On Feb. 16, 2017, the D.C. Circuit granted the CFPB’s petition to rehear en banc the court’s landmark October 2016 decision finding that the structure of the CFPB was unconstitutional. We covered the panel decision here. In its Feb. 16, 2017, order the D.C. Circuit directed the parties to brief three specific issues:
(1) Is the CFPB’s structure as a single-Director independent agency consistent with Article II of the Constitution and, if not, is the proper remedy to sever the for-cause provision of the statute?
(2) May the court appropriately avoid deciding that constitutional question, given the panel’s ruling on the statutory issues in this case?
(3) If the en banc court, which has today separately ordered en banc consideration of Lucia v. SEC, 832 F.3d 277 (D.C. Cir. 2016), concludes in that case that the administrative law judge who handled that case was an inferior officer rather than an employee, what is the appropriate disposition of this case?
This order suggests that the D.C. Circuit may elect not to reach a decision about the constitutionality of the CFPB’s structure. The second issue posed by the D.C. Circuit – whether the court may appropriately avoid deciding the constitutional questions, given the panel’s ruling on the statutory issues – offers a means to sidestep the constitutional questions entirely. In her opinion concurring in part with and dissenting in part from the October 2016 decision, Judge Karen Lecraft Henderson raised this issue. She opined that a constitutional analysis was unnecessary, citing cases for the proposition that the court’s “established practice is to resolve statutory questions at the outset where to do so might obviate the need to consider a constitutional issue.” PHH Corp. et al. v. Consumer Financial Protection Bureau, 839 F.3d 1 at *57-58 (D.C. Cir. 2016). She further stated that “prudential considerations counsel against our reaching out to invalidate the ‘for cause’ removal provision.” Id.
The Underlying Case
This case began in 2014 when the CFPB instituted an administrative enforcement action against PHH, accusing it of violating Section 8 of the Real Estate Settlement Procedures Act (RESPA) by referring its customers to insurers that then purchased reinsurance from a PHH subsidiary. CFPB Director Cordray issued a $109 million order against PHH, which PHH appealed to the D.C. Circuit. PHH raised a number of statutory arguments on appeal and challenged the constitutionality of the CFPB’s single-director structure.
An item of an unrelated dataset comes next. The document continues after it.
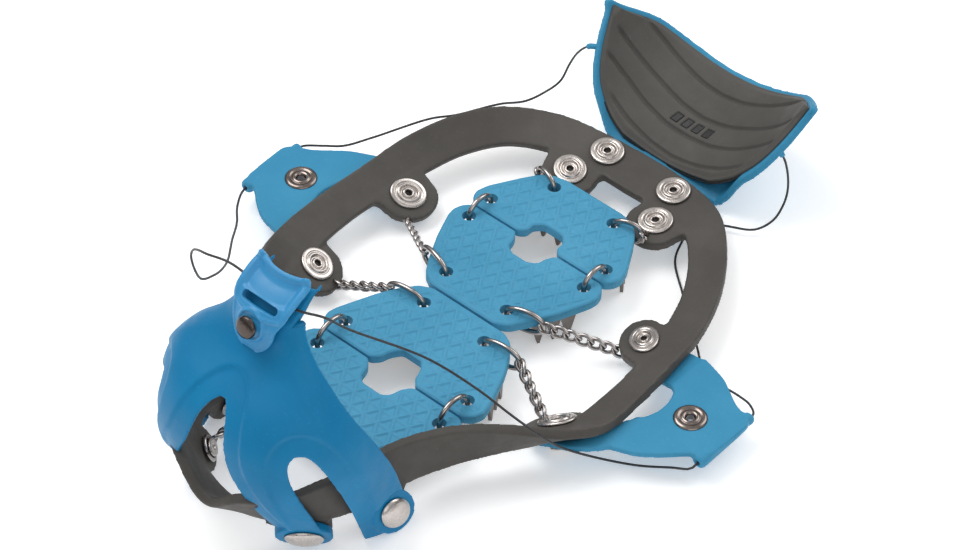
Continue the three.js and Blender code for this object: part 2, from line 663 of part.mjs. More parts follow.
// ---------------------------------------------------------------- sole plates and spike plates
const REAR_X = -3;
const REAR_SEAM = 65.5;
const FRONT_X = 2;
const FRONT_SEAM = -27.7;
const SEAM_GAP = 0.5;
const PLATE_MID = PLATE_Z + PLATE_T / 2;
const HALVES = {
  rear_front: {
    x: REAR_X,
    out: [[17, 19.3], [22.5, 22.5], [27, 29.5], [33.5, 42], [38.3, 54], [39, 58], [37.8, 62], [35, REAR_SEAM - SEAM_GAP]],
    hole: [[11, REAR_SEAM - SEAM_GAP], [8.7, 61.5], [7.8, 57], [4, 54.6]],
    rings: [[16.3, 28.2], [31, 58.65]],
    teeth: [[[25.2, 33], [34, 50]]],
    cross: [[-17, 46], [17, 46]],
  },
  rear_back: {
    x: REAR_X,
    out: [[35, REAR_SEAM + SEAM_GAP], [37.8, 68.8], [39, 72.5], [37.5, 78], [30, 91], [26, 97], [21, 100.7], [15, 102]],
    hole: [[11, REAR_SEAM + SEAM_GAP], [8, 68.5], [8.2, 72.5], [5, 75.8]],
    rings: [[16, 95], [31, 72.35]],
    teeth: [[[34.6, 78.5], [26.6, 91]]],
    cross: [[-16, 84], [16, 84]],
  },
  front_back: {
    x: FRONT_X,
    out: [[36.5, FRONT_SEAM + SEAM_GAP], [40.2, -24.5], [41.8, -20], [40.5, -15], [34, 1], [29, 10], [24.5, 15.5], [19, 18.2]],
    hole: [[12, FRONT_SEAM + SEAM_GAP], [9, -24], [8, -20], [5, -15.6]],
    rings: [[16.2, 9.1], [32.6, -19.4]],
    teeth: [[[37, -12], [29.5, 5]]],
    cross: [[-17, -5], [17, -5]],
  },
  front_front: {
    x: FRONT_X,
    out: [[36.5, FRONT_SEAM - SEAM_GAP], [40.2, -31], [41.8, -35.5], [40, -41], [33, -56], [27, -66], [22, -71.5], [15, -73.5]],
    hole: [[12, FRONT_SEAM - SEAM_GAP], [9, -32], [7.8, -37], [5, -39.5]],
    rings: [[16.2, -64.5], [32.6, -36]],
    teeth: [[[37.2, -43.5], [29.4, -58.5]]],
    cross: [[-17, -51], [17, -51]],
  },
};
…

In the October 2016 decision, the panel predominantly focused on the constitutional considerations. The constitutional challenge was that the CFPB was led by a single director who could be removed only “for cause,” that is, for “inefficiency, neglect of duty, or malfeasance in office” during the director’s fixed five-year term. 12 U.S.C. § 5491(c)(3). This leadership structure, according to the D.C. Circuit panel decision, conferred power on the agency that was “massive in scope” and made the CFPB “unaccountable to the President.” Id. at *6-7.
The panel compared the single-director structure of the CFPB to that of other independent agencies such as the Federal Communications Commission (the FCC), the Securities and Exchange Commission (the SEC) and the Federal Trade Commission (the FTC). Unlike the CFPB, the FCC, the SEC and the FTC “have historically been headed by multiple commissioners, directors or board members that act as a check on one another.” A multimember structure “reduces the risk of arbitrary decision making and abuse of power, and thereby helps protect individual liberty” according to the decision. Id. at *6.
Rejecting PHH’s urging to shut down the CFPB entirely, the panel severed the statute’s unconditional “for-cause” provision from the remainder of the statute. The logic was that without the “for-cause” provision, the president had the power to supervise and oversee the director: “the CFPB would continue to operate and perform its many duties, but will do so as an executive agency akin to other executive agencies like the Department of Treasury or the Department of Justice” where the president provides a check on the actions of those executive agencies. Id. at *8-9.
Only after analyzing the constitutionality of the CFPB did the panel decision turn to RESPA. On the statutory issue, the panel held that the CFPB had overstepped its authority in introducing a new interpretation of Section 8 of RESPA regarding kickbacks and unearned fees. 12 U.S.C. § 2607. In the action against PHH, the CFPB interpreted Section 8 to prohibit captive reinsurance agreements, even if the mortgage insurers pay no more than reasonable market value to consumers, which was permitted by the safe harbor provision of 12 U.S.C. § 2607(c). The CFPB also retroactively applied its new interpretation of Section 8 to PHH, which the panel held to violate fundamental due process principles. Id. at 41.
Oral argument is scheduled for May 24, 2017, but a decision is unlikely to come for many months. It remains to be seen how President Trump’s Justice Department will participate in the case, and whether the D.C. Circuit will decide the matter without revisiting the structure of the CFPB. Meanwhile, Director Cordray continues to serve his five-year term, which is set to expire in July 2018.